I’ve quickly learned a lot about probate court, the unique similarities between customer service hold music, and the unfortunate privilege of selling my first home (one which I’ve never stepped foot in). I’ve recently been focusing on other elements of this tragedy my mind couldn’t handle until now.
I’m trying to understand what happened leading up to the death of my mother and sister. I won’t have all the answers to my questions, but what I already know is it could have been more challenging for my brother-in-law to murder them.
No one will understand what I’m going through. And that is okay. I don’t ask for understanding. But I want others to know that part of my grief is identifying what can be changed to make sure others don’t experience this struggle and emotion.

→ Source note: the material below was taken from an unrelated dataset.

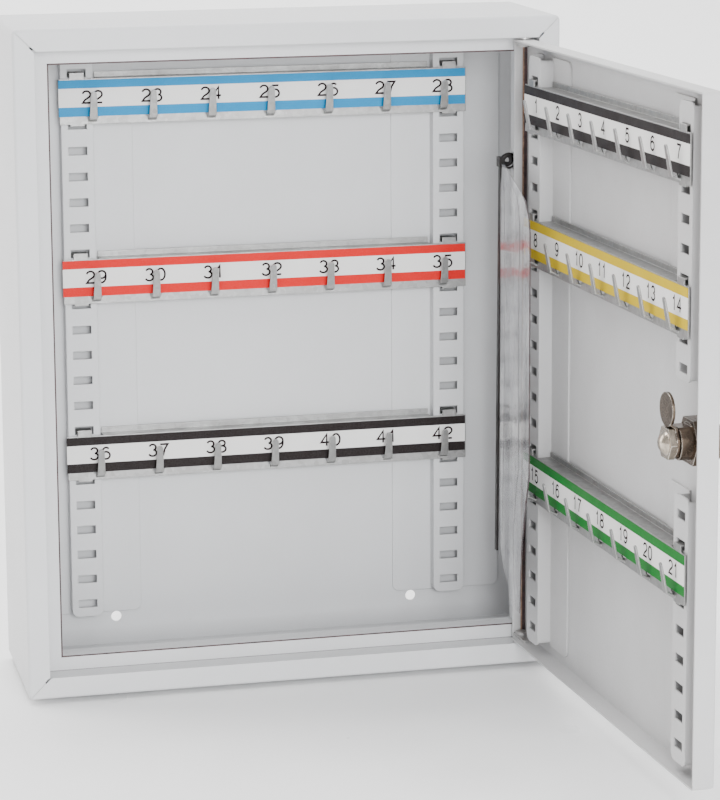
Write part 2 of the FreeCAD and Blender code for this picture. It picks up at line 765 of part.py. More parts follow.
def lock_cam():
    """A cranked paddle that points up when unlocked."""
    low_y = (CAM_Y, CAM_Y + " + cam_sheet")
    high_y = (CAM_Y + " + cam_crank", CAM_Y + " + cam_crank + cam_sheet")
    neck_x = (LOCK_X + " - cam_neck / 2", LOCK_X + " + cam_neck / 2")
    hub = cylinder_y("cam_hub", "cam_hub_radius", LOCK_X, low_y, "0")
    ramp = doc.addObject("Part::Wedge", "cam_ramp")
    limits = {
        "Xmin": "- cam_neck / 2", "Xmax": "cam_neck / 2",
        "X2min": "- cam_neck / 2", "X2max": "cam_neck / 2",
        "Ymin": "0", "Ymax": "cam_ramp",
        "Zmin": "- cam_sheet", "Zmax": "0",
        "Z2min": "- cam_crank - cam_sheet", "Z2max": "- cam_crank",
    }
    for side, value in limits.items():
        ramp.setExpression(side, bind(value))
    ramp.Placement.Rotation = FreeCAD.Rotation(FreeCAD.Vector(1, 0, 0), 90)
    ramp.setExpression("Placement.Base.x", bind(LOCK_X))
    ramp.setExpression("Placement.Base.y", bind(CAM_Y))
    ramp.setExpression("Placement.Base.z", bind("cam_hub_radius - 0.4"))
    neck = box("cam_neck", neck_x, high_y, ("cam_hub_radius - 0.5 + cam_ramp", "cam_reach"))
    start = box("cam_start", neck_x, low_y, ("0", "cam_hub_radius - 0.3"))
    head = cylinder_y("cam_head", "cam_head_radius", LOCK_X, high_y, "cam_reach")
    hole = box("cam_square", (LOCK_X + " - 3.05", LOCK_X + " + 3.05"), (CAM_Y + " - 1", CAM_Y + " + 3"),
               ("- 3.05", "3.05"))
    cam = node(cut("cam", fuse("cam_solid", [hub, start, ramp, neck, head]), [hole]), "lock_cam")
    return open_with_door(cam)


def cam_nut():
    """The domed nut that holds the cam on the plug's stud."""
    base_y = CAM_Y + " + cam_sheet"
    hexagon = hexagon_y("dome_hex", "dome_flats", LOCK_X, (base_y, base_y + " + dome_height / 2"), "0")
    ball = doc.addObject("Part::Sphere", "dome_ball")
    ball.setExpression("Radius", bind("dome_flats / 2 - 0.4"))
    ball.setExpression("Placement.Base.x", bind(LOCK_X))
    ball.setExpression("Placement.Base.y", bind(base_y + " + dome_height - dome_flats / 2 + 0.4"))
    keep = box(
        "dome_keep",
        (LOCK_X + " - 10", LOCK_X + " + 10"),
        (base_y + " + 1", base_y + " + dome_height + 1"),
        ("- 10", "10"),
    )
    bore = cylinder_y("dome_bore", "stud_radius + 0.05", LOCK_X, (base_y + " - 1", base_y + " + 4.7"), "0")
    solid = fuse("dome_solid", [hexagon, common("dome_cap", ball, keep)])
    return open_with_door(node(cut("dome_nut", solid, [bore]), "cam_nut"))


# ---- sleeve and cable tie ----------------------------------------------------------------

# The sleeve's outline in its own plane: distance from its rear edge, and height.
SLEEVE_OUTLINE = [
    (0, -124), (8, -137), (34, -143), (98, -100), (99, -40), (99, 60), (96, 78),
    (84, 90), (60, 97), (16, 103), (4, 100), (0, 84),
]


def sleeve():
    """A thin clear sleeve that hangs by one corner inside the right-hand return."""
    points = [FreeCAD.Vector(0, -along, up) for along, up in SLEEVE_OUTLINE]
    outline = Part.makePolygon(points + points[:1])
    film = Part.Face(outline).extrude(FreeCAD.Vector(number("sleeve_film"), 0, 0))
    obj = doc.addObject("Part::Feature", "sleeve_film_solid")
    obj.Shape = film
    obj.Placement = FreeCAD.Placement(
        FreeCAD.Vector(number("sleeve_rear_x"), number("sleeve_rear_y"), 0),
        FreeCAD.Rotation(FreeCAD.Vector(0, 0, 1), -number("sleeve_turn")),
    )
    return node(obj, "clear_sleeve")


def cable_tie():
    """A closed cable tie: a ring through the return's hole, its head and a long cut tail."""
    ring = doc.addObject("Part::Torus", "tie_ring_loop")
    ring.setExpression("Radius1", bind("tie_ring"))
    ring.setExpression("Radius2", bind("tie_sheet / 2"))
    ring_x = LEDGE_W + " - tie_ring + 1.6"
    ring.Placement.Rotation = FreeCAD.Rotation(FreeCAD.Vector(1, 0, 0), 90)
    ring.setExpression("Placement.Base.x", bind(ring_x))
    ring.setExpression("Placement.Base.y", bind(RETURN_Y + " - 3.5"))
    ring.setExpression("Placement.Base.z", bind("tie_hole_up"))
    head = box(
        "tie_head",
        ("%s - tie_ring - 1.6" % ring_x, "%s - tie_ring + 1.4" % ring_x),
        (RETURN_Y + " - 4.8", RETURN_Y + " + 1.4"),
        ("tie_hole_up - 3.5", "tie_hole_up + 2"),
    )
    strap = doc.addObject("Part::Box", "tie_tail_strap")
    strap.Placement.Rotation = FreeCAD.Rotation(FreeCAD.Vector(1, 0, 0), 180 + number("tie_lean"))
    strap.setExpression("Length", bind("tie_sheet"))
    strap.setExpression("Width", bind("tie_width"))
    strap.setExpression("Height", bind("tie_tail"))
    strap.setExpression("Placement.Base.x", bind("%s - tie_ring - 0.6" % ring_x))
    strap.setExpression("Placement.Base.y", bind(RETURN_Y + " + 1"))
    strap.setExpression("Placement.Base.z", bind("tie_hole_up - 3"))
    return node(fuse("tie", [ring, head, strap]), "cable_tie")


def check(objects):
    """Stop on any failed object, and on any sub-part that isn't sound."""
    for obj in objects:
        if set(obj.State) & {"Invalid", "Error"}:
            raise RuntimeError("failed: " + obj.Name)
    for obj in nodes:
        shape = obj.Shape
        if shape.isNull() or not shape.isValid() or not shape.Solids:
            raise RuntimeError("unsound: " + obj.Label)


def main():
    make_sheet()
    doc.recompute()
    case_frame()
    back_panel()
    case_rails()
    door_pan()
    door_rails()
    strips_and_labels()
    hinge_parts()
    lock_barrel()
    lock_nut()
    lock_plug()
    lock_cam()
    cam_nut()
    sleeve()
    cable_tie()
    doc.recompute()
    check(doc.Objects)
    os.makedirs("parts", exist_ok=True)
    for obj in nodes:
        obj.Shape.exportStep("parts/%s.step" % obj.Label)
        print(obj.Label, len(obj.Shape.Solids), round(obj.Shape.Volume, 1))


main()
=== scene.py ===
import json
import math

import bmesh
import bpy
from mathutils import Matrix, Vector


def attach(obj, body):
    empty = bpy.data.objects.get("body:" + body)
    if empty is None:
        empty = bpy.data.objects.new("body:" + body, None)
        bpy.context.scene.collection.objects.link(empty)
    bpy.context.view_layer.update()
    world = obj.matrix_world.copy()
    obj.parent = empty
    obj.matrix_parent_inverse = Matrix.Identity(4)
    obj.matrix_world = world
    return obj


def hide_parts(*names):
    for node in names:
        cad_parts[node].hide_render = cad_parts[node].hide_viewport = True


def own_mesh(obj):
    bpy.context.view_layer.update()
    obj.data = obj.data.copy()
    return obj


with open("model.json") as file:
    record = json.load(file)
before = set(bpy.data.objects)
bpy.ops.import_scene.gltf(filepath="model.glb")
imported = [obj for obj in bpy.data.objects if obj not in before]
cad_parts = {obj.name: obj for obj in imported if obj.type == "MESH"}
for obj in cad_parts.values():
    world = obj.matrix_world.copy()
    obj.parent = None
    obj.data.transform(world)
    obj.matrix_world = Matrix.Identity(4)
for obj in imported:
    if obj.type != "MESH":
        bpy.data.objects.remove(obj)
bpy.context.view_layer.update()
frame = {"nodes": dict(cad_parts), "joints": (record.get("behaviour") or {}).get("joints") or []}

NODES = frame["nodes"]
MM = 0.001


# ---- node helpers -----------------------------------------------------------------------

def new_material(name):
    material = bpy.data.materials.new(name)
    material.use_nodes = True
    tree = material.node_tree
    tree.nodes.clear()
    out = tree.nodes.new("ShaderNodeOutputMaterial")
    shader = tree.nodes.new("ShaderNodeBsdfPrincipled")
    tree.links.new(shader.outputs[0], out.inputs["Surface"])
    return material, tree, shader


def add(tree, kind, links=None, **values):
    """A node with its inputs set by name or number, and its properties by name."""
    made = tree.nodes.new(kind)
    for key, value in values.items():
        if hasattr(made, key):
            setattr(made, key, value)
        else:
            made.inputs[key.replace("_", " ")].default_value = value
    for key, source in (links or {}).items():
        tree.links.new(source, made.inputs[key])
    return made


def math_node(tree, operation, first, second=0.0, clamp=False):
    made = tree.nodes.new("ShaderNodeMath")
    made.operation = operation
    made.use_clamp = clamp
    for index, value in enumerate((first, second)):
        if isinstance(value, (int, float)):
            made.inputs[index].default_value = value
        else:
            tree.links.new(value, made.inputs[index])
    return made.outputs[0]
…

I’ve been talking to advocacy groups, local leaders, and community organizations. I’m continuing to learn more each day about the sad and troubling trends domestic violence victims face. Everything I’ve read says you never really heal from a traumatic loss, but you learn to cope and handle the pain. Maybe this is part of my coping. Perhaps this is part of me avoiding or delaying the grief. It’s probably just a combination of both at the end of the day.
Either way, I will continue to learn, try to understand, and push forward to make things harder for domestic violence offenders. In between, I need to take time for myself. These days it seems hard to do. I want to get past this, whatever this feeling is. For now, I’m keeping busy and going back to what I do best — asking questions.
Advocacy is my love language. And I’m trying to learn how to love again.